Back in Chiang Mai:

Early Wednesday evening, I SMS-ed Helen to find out if she was coming into town. I received a reply from Kerri Lee Beasley, saying that Helen's phone had run out of money. They decided that the rain would seriously inhibit any likelihood of fun. I wandered about the bars for a while, in the rain, before returning to the hotel.

Helen rang during breakfast on Thursday morning. I walked to Starbucks and had a cappucino. I went looking for a bamboo saxophone, that I'd read about in Stephen's Lonely Planet. I ended up with a B25 flute, with holes at the bottom that were unreachable. (I left it at the hotel.) I spent an hour writing an email and sending it to my and Helen's famíly.

I ended up near the night bazaar, found the D2 hotel and looked for Friday. I wandered back through markets, and couldn't find the Old City, where my hotel was. I did find a yard full of soldiers, and the U.S. Consulate, where the gateman set me straight. In the afternoon, I spent more than an hour wandering around trying to find a nice massage place. It was as though customers were an imposition. I finally found a place behind the hotel. The massage was very different to those in Indonesia, and very good. Helen arrived, and we found a bar to have a glass of wine. It took us longer than expected to hail a taxi to take her back to the Prem Centre, because it was raining quite heavily. I caught a tuk tuk to the night bazaar, in the rain. I bought some silk ties, and then had a nice Indian meal. I had a beer near the hotel, and then returned to the hotel to read for a while.

On Friday, I couldn't face another Karinthrip breakfast, so I had a pancake and a very large hash brown, at Ratana's Kitchen. I also checked my email. I walked to Starbucks for coffee. I packed and then read for a while. I checked out, and then walked around the vicinity to take some photos. I caught a tuk tuk to the D2 Hotel. I was able to check in early, although, for the third time in Thailand, the first room I was taken to was occupied. I went for a wander, and Helen had arrived as I returned. We went for a long walk down to the old city and back, around the block. I bought some gongs and a xylophone on the way back. We then pottered about the night bazaar for a while.

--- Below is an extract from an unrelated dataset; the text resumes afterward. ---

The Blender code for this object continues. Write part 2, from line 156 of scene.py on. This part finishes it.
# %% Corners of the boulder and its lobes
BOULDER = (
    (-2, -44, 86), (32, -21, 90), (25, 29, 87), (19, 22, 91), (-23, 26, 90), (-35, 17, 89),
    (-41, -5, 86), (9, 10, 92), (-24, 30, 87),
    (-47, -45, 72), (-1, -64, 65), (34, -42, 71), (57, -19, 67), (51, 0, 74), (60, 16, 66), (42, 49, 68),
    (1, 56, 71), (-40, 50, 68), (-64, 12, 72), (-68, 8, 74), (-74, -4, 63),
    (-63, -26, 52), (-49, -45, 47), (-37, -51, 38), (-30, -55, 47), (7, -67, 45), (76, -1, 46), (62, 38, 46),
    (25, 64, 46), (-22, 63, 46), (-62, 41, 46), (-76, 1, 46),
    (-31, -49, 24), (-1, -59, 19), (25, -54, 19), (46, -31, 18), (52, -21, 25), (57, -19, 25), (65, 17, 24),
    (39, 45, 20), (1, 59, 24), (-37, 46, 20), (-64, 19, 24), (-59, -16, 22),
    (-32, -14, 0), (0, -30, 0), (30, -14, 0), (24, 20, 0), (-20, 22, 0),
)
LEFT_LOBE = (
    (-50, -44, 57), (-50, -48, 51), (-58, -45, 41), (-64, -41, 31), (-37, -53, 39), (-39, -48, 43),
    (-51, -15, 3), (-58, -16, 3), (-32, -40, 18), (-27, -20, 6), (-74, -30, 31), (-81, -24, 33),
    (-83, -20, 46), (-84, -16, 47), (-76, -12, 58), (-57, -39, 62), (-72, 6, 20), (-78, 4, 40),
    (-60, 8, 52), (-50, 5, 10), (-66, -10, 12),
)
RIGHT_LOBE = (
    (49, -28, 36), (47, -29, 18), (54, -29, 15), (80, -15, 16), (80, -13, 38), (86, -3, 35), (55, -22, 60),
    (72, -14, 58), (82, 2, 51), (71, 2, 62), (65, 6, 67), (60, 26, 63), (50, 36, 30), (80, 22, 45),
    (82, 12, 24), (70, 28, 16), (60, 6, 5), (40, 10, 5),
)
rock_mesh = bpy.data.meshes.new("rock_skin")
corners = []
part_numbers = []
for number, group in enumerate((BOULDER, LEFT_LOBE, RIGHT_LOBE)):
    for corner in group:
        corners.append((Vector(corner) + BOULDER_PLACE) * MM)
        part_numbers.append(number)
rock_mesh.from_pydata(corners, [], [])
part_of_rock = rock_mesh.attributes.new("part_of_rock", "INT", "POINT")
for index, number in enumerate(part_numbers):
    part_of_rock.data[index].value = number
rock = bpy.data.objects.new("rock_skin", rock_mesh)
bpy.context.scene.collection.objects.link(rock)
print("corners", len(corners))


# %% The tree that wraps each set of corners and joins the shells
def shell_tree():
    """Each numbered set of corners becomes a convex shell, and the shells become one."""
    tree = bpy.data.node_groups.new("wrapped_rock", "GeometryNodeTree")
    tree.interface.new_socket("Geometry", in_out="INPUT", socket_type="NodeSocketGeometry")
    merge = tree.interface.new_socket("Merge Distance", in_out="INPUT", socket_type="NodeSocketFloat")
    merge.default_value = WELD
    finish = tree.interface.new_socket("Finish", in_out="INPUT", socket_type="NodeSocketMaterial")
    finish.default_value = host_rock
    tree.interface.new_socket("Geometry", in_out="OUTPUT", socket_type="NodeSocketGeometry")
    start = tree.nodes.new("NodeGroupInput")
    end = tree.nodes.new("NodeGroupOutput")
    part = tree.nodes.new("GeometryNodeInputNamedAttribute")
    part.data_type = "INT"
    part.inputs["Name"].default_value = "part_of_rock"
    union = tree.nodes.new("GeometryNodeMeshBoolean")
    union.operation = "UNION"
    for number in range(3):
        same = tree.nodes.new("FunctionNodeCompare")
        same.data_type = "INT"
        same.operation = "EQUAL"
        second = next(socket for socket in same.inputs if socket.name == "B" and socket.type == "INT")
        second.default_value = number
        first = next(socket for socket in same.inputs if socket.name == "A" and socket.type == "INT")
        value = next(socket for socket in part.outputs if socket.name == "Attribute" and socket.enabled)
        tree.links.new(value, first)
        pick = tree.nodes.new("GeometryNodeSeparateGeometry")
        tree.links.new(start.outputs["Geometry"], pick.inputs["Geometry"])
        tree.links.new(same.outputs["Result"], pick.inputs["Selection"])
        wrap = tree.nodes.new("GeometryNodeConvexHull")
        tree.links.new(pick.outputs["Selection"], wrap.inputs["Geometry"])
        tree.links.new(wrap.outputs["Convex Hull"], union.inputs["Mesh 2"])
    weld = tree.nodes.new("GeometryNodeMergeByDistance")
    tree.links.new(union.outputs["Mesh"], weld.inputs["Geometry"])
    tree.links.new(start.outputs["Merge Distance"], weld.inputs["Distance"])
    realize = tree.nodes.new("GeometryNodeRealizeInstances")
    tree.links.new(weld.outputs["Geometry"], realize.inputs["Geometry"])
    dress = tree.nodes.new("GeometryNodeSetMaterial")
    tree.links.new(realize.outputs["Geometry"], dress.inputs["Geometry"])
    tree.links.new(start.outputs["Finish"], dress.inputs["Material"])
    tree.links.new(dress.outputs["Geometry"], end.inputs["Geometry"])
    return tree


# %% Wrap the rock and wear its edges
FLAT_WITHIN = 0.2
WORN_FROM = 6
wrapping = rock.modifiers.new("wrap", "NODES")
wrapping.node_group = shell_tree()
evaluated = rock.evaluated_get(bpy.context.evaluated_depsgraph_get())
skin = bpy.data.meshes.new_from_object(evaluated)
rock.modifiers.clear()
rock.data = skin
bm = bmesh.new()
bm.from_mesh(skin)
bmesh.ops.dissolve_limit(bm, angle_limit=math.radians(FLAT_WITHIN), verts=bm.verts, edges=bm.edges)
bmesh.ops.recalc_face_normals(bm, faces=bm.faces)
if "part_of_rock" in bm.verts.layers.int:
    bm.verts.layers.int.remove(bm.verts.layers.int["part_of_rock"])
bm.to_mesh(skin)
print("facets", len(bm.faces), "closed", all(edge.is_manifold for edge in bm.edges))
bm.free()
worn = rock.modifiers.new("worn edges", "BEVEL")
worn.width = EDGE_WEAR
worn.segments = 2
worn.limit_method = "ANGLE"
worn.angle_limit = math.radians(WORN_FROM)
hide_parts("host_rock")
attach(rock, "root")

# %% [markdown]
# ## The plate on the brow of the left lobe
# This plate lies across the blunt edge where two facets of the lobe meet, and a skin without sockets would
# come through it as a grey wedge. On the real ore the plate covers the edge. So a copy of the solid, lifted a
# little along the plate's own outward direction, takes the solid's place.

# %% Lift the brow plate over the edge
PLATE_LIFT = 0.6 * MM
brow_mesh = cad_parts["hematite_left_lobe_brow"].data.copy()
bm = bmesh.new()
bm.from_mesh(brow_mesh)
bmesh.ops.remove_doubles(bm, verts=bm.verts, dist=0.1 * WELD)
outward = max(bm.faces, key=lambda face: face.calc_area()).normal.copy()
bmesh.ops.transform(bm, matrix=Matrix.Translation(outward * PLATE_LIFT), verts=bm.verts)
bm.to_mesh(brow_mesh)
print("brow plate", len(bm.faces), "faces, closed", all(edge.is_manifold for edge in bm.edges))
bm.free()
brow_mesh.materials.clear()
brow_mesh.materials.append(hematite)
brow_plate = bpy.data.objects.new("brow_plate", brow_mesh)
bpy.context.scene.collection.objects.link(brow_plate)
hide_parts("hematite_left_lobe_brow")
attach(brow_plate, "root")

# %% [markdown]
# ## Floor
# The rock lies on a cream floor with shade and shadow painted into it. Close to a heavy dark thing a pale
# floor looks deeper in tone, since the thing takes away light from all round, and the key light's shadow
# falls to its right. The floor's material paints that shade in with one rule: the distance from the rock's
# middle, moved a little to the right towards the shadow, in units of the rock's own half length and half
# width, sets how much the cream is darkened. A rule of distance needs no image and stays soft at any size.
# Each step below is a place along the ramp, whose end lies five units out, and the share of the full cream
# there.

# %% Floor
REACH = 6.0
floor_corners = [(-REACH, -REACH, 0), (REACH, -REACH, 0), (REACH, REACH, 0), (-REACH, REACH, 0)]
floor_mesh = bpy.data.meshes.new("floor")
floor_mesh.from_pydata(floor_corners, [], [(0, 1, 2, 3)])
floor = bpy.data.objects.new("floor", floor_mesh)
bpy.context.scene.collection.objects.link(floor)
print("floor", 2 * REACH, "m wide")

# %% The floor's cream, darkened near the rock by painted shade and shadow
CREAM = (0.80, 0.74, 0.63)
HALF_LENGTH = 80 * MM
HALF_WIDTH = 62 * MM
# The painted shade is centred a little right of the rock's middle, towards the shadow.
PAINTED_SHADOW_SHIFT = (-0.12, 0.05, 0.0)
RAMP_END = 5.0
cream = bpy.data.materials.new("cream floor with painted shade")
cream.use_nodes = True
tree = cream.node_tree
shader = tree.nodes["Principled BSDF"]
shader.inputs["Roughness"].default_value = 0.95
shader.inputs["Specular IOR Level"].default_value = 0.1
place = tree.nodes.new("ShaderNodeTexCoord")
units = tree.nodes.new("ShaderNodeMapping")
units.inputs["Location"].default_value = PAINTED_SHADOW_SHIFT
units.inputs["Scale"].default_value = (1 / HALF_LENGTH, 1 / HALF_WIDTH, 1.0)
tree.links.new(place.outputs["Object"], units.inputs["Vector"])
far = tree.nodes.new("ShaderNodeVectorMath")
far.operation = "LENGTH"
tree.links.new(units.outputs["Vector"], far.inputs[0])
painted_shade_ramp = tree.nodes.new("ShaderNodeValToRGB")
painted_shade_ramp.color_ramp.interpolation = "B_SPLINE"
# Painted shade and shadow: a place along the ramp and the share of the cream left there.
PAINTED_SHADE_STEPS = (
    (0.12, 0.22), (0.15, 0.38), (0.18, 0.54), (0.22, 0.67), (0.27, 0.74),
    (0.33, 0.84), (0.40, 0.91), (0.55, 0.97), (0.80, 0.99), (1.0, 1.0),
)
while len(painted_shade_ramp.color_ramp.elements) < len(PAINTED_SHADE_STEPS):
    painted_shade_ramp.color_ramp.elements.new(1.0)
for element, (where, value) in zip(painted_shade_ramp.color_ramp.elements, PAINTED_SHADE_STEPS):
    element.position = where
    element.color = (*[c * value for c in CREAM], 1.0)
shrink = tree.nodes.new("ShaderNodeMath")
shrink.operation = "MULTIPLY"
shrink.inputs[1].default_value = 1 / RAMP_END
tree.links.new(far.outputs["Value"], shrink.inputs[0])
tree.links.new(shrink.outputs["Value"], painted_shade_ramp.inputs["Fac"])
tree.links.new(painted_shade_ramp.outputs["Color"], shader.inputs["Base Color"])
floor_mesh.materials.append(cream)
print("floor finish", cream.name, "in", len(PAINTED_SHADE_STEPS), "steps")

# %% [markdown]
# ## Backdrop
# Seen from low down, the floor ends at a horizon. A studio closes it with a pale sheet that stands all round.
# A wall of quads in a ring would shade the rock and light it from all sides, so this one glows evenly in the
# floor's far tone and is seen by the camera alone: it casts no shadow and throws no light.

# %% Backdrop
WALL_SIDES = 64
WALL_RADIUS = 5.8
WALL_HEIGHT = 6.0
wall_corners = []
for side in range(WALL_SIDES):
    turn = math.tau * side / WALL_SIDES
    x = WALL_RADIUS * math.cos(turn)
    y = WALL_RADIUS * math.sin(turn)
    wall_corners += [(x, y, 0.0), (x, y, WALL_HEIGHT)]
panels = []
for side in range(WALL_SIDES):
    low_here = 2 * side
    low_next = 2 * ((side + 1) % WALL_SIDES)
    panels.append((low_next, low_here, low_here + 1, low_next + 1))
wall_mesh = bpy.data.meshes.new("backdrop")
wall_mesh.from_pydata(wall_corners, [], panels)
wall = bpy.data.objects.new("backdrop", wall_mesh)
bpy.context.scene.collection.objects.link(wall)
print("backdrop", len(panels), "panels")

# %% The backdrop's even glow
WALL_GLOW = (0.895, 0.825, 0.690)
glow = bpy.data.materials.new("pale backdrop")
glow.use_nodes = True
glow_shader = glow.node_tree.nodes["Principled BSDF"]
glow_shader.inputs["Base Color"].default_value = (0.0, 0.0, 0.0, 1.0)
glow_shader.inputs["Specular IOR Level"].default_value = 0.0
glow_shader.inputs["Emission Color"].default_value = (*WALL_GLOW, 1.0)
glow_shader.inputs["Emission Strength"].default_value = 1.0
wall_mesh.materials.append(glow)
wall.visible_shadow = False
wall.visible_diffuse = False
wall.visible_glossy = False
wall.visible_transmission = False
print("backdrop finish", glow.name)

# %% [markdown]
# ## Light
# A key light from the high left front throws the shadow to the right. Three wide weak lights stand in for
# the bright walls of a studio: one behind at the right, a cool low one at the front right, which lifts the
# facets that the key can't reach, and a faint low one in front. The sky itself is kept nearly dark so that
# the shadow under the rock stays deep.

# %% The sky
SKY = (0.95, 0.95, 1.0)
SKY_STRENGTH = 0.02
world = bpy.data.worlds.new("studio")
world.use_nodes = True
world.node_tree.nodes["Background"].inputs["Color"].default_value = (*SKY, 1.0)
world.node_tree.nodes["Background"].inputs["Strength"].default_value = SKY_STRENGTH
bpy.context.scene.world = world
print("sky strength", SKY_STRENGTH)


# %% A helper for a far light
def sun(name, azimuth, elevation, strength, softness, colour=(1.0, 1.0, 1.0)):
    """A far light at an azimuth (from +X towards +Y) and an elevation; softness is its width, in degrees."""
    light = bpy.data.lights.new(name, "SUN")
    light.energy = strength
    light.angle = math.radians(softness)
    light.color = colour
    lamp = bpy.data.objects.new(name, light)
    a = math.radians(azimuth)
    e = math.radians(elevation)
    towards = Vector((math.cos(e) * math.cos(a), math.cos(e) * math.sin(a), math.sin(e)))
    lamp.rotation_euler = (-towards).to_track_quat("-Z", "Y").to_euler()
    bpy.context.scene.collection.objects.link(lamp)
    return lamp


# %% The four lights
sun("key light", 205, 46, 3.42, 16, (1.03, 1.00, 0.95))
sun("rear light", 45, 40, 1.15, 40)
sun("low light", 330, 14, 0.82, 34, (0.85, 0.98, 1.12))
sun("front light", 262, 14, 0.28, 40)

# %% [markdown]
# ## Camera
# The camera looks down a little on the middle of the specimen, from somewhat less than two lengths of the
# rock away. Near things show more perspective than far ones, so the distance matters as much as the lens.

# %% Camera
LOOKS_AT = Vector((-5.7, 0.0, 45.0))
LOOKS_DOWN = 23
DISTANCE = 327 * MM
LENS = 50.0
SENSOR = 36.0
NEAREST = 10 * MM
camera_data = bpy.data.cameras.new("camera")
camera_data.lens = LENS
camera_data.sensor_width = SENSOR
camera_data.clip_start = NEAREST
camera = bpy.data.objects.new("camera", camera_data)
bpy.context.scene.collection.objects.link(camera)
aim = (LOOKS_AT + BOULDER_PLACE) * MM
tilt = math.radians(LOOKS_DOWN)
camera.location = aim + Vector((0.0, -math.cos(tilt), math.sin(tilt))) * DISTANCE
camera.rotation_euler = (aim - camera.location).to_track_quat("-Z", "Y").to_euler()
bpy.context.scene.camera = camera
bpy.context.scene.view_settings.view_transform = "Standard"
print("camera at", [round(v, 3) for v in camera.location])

For dinner, we jumped in a tuk tuk and returned to the old city to "House" restaurant. Kerri Lee was there, with two others who'd done the course with her and Helen. Helen and I had a lovely meal with a bottle of wine, but it was very expensive - no backpackers there! On the way back, we came across about twenty bars, clustered around a kick boxing ring. I told Helen that, if I'd discovered it on Monday, I would have SMS-ed her "See you back in Surabaya"! We had a drink, and watched an American tourist fight a draw with a much lighter Thai.

We slept in until 7.30am. Helen went to the gym, and then we had a nice breakfast. We walked down to the river, where there were sand bags everywhere, because the water was rising rapidly. We again encountered Kerri Lee and a friend, perusing the galleries. When we returned to the hotel, we stopped to collect a wall hanging we had paid for earlier. The shop assistant gave our money back, saying that his employer had told him he had sold it too cheaply. We were very angry. We eventually bought a kimono-style jacket to hang instead.


The hotel bus dropped us at the airport at 4.30pm. I wasn't happy to see that the Bangkok Airlines plane had propellers. However, we had a really nice flight. It was a circus from the moment we got off the plane at the new Bangkok airport. We boarded a brand, new bus. It seemed as though the driver was on his first drive, of anything. He leap-frogged us around the airport for nearly 20 minutes before one of the two flight attendants, on the bus with us, pointed out that he was not only at the wrong place, but that we were about to have a "head on" with a large, stationary earth mover. He then proceeded to do a 10-point turn to find the right drop-off point. All the passengers clapped and cheered.

We were supposed to be met by someone from the Asia Airport Hotel, (at the old airport.) I searched far and wide, with no success. No-one at the information desk spoke any English. We went to the taxi rank and were charged B400 (~Au$1.30). It was a long trip. The entertainment continued when we went to the coffee shop for a snack. There seemed to be a number of "Manuels" working there. We ordered two whiskeys and one diet coke. Of course, we only got one of each. Just like in Indonesia, it was silent when we entered, and the stereo was turned on, loud, just for us. They turned it off when asked.

In the morning, we boarded the overcrowded bus to the airport. We had a transit at Changi, and then an uneventful flight back to Surabaya.